As the West ages and provides disincentives to its young people to reproduce above the replacement level, there exists a headwind against economic growth.
This is what the Economic Cycle Research Institute is predicting longer-term: a declining level of real economic growth. Thus mild perturbations to growth occur closer to the zero-growth line and will more easily produce recessions--often mild ones but ones that are not in the Obama/CBO multi-year financial projections.
Physical precious metals, like them or not, represent a popular and governmentally-approved method of signifying a claim on society's wealth. They are purer than debt instruments as ownership of physical metal comes with a storage cost and pays the owner no interest.
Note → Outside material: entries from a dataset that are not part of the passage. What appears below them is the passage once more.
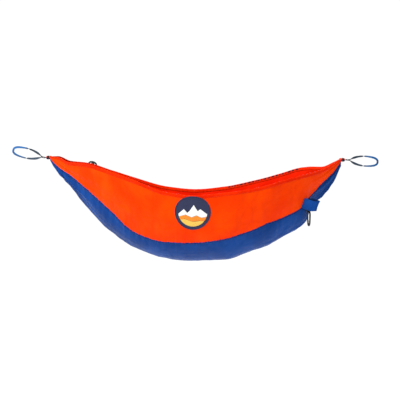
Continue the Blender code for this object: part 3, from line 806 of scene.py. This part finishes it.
def make_trough():
    # The inner faces get darker finishes: painted shade inside the trough.
    orange, blue = ("orange", "orange_inside_painted_shade"), ("blue", "blue_inside_painted_shade")
    front_rim, back_rim = (rim_w, -1.0), (rim_w, 1.0)
    front_seam, back_seam = (seam_w, -1.0), (seam_w, 1.0)
    sheets = {
        "front": panel("front_cloth", front_rim, front_seam, SIDE_ROWS, orange, "front_panel"),
        "back": panel("back_cloth", back_seam, back_rim, SIDE_ROWS, orange, "back_panel"),
        "bottom": panel("bottom_cloth", front_seam, back_seam, BOTTOM_ROWS, blue, *BOTTOM_NODES),
    }
    sewn_on = {"bottom": []}
    for name, side in (("front", -1.0), ("back", 1.0)):
        sewn_on[name] = make_hem(name, side)
        sewn_on["bottom"] += make_seam(name, side)


# ---------- trim and badge


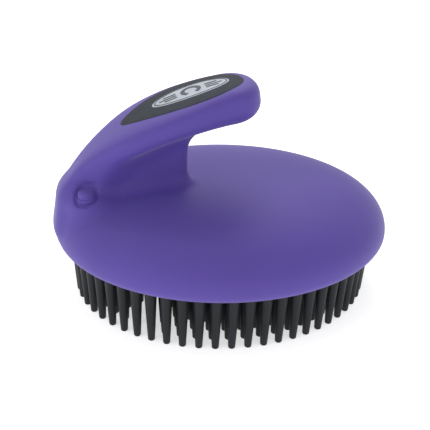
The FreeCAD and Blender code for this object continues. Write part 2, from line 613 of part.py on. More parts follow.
# ---------------------------------------------------------------- check and write
NODES = {
    "upper_shell": upper_shell, "grip_inlay": grip_inlay, "inlay_plate": inlay_plate,
    "badge": badge, "heel_plug_near": plugs["near"], "heel_plug_far": plugs["far"],
    "heel_screws": heel_screws, "pad_carrier": pad_carrier, "carrier_screws": carrier_screws,
    "rubber_pad": rubber_pad,
}
doc.recompute()
for obj in doc.Objects:
    if "Invalid" in obj.State or "Error" in obj.State:
        raise RuntimeError("%s did not recompute: %s" % (obj.Name, obj.State))
os.makedirs("parts", exist_ok=True)
for node, obj in NODES.items():
    obj.Label = node
    shape = obj.Shape
    if shape.isNull() or not shape.isValid() or not shape.Solids:
        raise RuntimeError("%s is not a valid solid" % node)
    shape.exportStep("parts/%s.step" % node)
    box = shape.BoundBox
    print("%-16s solids %d volume %.0f  x %.2f %.2f  y %.2f %.2f  z %.2f %.2f"
          % (node, len(shape.Solids), shape.Volume, box.XMin, box.XMax, box.YMin, box.YMax,
             box.ZMin, box.ZMax))
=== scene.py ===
import math

import bpy
import numpy as np
from mathutils import Matrix, Vector


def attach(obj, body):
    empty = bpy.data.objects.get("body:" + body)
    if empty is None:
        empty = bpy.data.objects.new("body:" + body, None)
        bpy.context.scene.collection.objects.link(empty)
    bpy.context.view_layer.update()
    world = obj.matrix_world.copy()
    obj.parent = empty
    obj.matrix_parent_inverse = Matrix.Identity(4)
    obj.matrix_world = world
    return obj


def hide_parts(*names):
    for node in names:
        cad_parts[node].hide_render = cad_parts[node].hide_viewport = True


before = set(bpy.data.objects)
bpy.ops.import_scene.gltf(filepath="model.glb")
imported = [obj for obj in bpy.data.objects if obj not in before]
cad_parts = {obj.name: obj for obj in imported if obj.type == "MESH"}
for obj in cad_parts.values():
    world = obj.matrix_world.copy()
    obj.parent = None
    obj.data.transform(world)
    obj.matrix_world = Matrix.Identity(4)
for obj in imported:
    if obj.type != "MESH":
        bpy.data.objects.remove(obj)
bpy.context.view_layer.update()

MM = 0.001

# ---------------------------------------------------------------- sizes of the comb, in mm
# +X runs from the heel of the hook toward its free end, +Z up from the plane of the tine tips.
# Oval body: half sizes, heights of rim, girth and crown, rim rounding, walls and cavity.
HALF_LONG, HALF_WIDE = 63.5, 57.5
RIM_Z, GIRTH_Z, CROWN_Z = 21.3, 24.8, 40.8
CROWN_POWER = 4.8
RIM_ROUND = 3.6
WALL_SIDE, WALL_TOP, VAULT_Z = 4.2, 2.8, 27.6

# Hook: a cubic Bezier centreline in the XZ plane with a rounded nose past its end. At each
# station along it stand the half width and the thickness above and below the centreline.
BEZIER = ((-55.8, 28.0), (-55.6, 52.5), (-33.5, 66.5), (0.0, 72.0))
NOSE = 11.7
STATION_T = (0.0, 0.15, 0.3, 0.45, 0.62, 0.8, 1.0)
STATION_WIDTH = (11.0, 8.0, 7.9, 12.2, 17.2, 18.8, 15.7)
STATION_ABOVE = (6.8, 6.9, 5.7, 4.8, 4.8, 5.4, 6.7)
STATION_BELOW = (6.9, 7.2, 7.0, 6.0, 6.4, 7.2, 8.1)
POWER_ABOVE, POWER_BELOW, POWER_PLAN = 4.0, 2.1, 2.3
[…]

In a free market, they may be traded in the future for real goods and services, with the intermediary being perhaps an electronic credit on a computer or a colored piece of paper called money.
Until the Europeans solve the Greek crisis and related ones without more debt, the expectation that the U. S. solution to the economy-- monetize the housing bust-- will occur one day in Euroland.
Whether the solution is pure money (gold) or a tangible useful asset (oil etc.), investors are increasingly inclined to hedge their ownership of paper/electronic "money". These matters are unpredictable and political. This is a time of change, a la the late 1970s pre-Volcker when the unthinkable was happening.
Diversified high-quality assets with an overweight in gold continue to make sense for many people.